I know it is a temptation not many of them, including the president, can resist all of the time. But transforming our dull morning into our bright afternoon is not magic; it is a process. Democratic governance rests on promises, no matter how unrealistic they might be. But the new men must approach this temptation with some informed caution. There are no new promises as such to be made. All the promises had been made before time and time again. That we still find the refurbished promises attractive indicates how slow human progress truly is.
Four, the cardinal principle of democratic governance is the constant dialogue between the leaders and the led. It is no news that Buhari trashed this time-honoured principle because of his pronounced contempt for the people he purported to rule. In this new dispensation, that dialogue must be restored so Nigerians can live the true meaning of democracy as a government of the people, by the people for themselves.
Five, this country is greater than the sum of its public officers. If we continue to spend more on the comfort of our public officers at the expense of development, then we certainly cannot, to quote the president, “remain faithful to the work inherent in building a better society…” The new men and the returning men under a new dispensation must commit to a paradigm shift in favour of capital projects so the roads can be built, the schools repaired and the potable water can be brought down to the reach of the common man and woman.

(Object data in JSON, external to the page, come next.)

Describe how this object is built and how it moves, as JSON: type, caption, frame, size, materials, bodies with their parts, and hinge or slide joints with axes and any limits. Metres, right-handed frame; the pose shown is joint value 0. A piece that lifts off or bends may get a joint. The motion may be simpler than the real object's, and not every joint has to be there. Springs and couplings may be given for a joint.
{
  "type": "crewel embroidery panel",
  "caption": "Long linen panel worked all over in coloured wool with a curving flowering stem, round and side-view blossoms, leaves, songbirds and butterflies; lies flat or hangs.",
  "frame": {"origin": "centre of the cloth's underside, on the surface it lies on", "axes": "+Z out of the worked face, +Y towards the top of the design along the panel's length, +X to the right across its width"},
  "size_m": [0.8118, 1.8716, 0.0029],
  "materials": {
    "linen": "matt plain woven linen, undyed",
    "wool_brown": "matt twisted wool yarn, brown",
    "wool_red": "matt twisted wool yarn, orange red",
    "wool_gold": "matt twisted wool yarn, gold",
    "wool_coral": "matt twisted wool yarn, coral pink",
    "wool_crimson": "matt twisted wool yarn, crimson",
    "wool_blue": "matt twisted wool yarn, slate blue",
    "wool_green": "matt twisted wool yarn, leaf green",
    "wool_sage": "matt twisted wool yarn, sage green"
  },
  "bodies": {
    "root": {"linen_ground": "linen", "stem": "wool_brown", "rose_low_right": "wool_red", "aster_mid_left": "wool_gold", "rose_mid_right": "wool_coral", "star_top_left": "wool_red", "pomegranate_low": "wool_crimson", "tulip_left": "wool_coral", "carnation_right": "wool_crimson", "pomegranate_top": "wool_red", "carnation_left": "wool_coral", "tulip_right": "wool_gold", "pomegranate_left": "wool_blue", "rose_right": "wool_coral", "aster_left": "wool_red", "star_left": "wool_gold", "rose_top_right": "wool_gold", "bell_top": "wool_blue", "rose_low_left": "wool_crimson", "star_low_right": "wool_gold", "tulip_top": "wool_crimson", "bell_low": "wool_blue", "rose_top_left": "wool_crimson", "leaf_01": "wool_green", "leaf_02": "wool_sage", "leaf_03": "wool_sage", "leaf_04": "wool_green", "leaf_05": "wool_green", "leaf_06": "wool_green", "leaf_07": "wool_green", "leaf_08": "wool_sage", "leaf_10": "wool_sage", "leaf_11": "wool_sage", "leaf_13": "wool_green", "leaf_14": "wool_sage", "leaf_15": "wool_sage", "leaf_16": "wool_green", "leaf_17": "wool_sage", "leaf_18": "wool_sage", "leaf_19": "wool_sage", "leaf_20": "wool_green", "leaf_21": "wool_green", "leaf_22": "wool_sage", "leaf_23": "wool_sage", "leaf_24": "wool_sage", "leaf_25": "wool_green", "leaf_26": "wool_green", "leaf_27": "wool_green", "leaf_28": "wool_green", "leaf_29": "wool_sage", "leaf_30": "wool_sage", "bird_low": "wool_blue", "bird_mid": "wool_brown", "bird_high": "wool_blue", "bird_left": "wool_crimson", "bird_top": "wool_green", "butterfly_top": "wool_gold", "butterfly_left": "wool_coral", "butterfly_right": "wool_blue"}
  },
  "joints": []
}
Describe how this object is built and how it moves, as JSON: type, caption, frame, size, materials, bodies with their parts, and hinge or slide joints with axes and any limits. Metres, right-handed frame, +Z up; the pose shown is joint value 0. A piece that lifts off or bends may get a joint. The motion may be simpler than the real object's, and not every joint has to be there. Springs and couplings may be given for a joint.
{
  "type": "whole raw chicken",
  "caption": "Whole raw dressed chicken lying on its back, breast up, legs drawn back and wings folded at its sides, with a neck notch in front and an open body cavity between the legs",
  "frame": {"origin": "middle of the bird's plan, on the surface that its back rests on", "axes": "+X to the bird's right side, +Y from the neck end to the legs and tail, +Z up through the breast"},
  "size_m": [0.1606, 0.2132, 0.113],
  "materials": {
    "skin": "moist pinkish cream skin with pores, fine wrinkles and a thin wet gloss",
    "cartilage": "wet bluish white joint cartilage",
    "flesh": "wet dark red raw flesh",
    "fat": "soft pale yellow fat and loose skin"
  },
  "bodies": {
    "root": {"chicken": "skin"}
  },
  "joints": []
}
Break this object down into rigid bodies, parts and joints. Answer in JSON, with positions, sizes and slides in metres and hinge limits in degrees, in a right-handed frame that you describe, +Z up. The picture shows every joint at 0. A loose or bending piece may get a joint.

Despite the humongous loans Buhari took ostensibly to fix our infrastructure, the challenges of fixing them are greater now than ever before. At a campaign rally Tinubu mocked Buhari: “They can’t even generate enough electricity to roast popcorn.”
We, the people, harassed from one administration to another, disappointed by one administration after the other, make but a humble request of Jagaban: Take urgent steps to open the economic and business space to enable Nigerians unleash their creativity and resourcefulness and rebuild the economy as formal or informal sectors.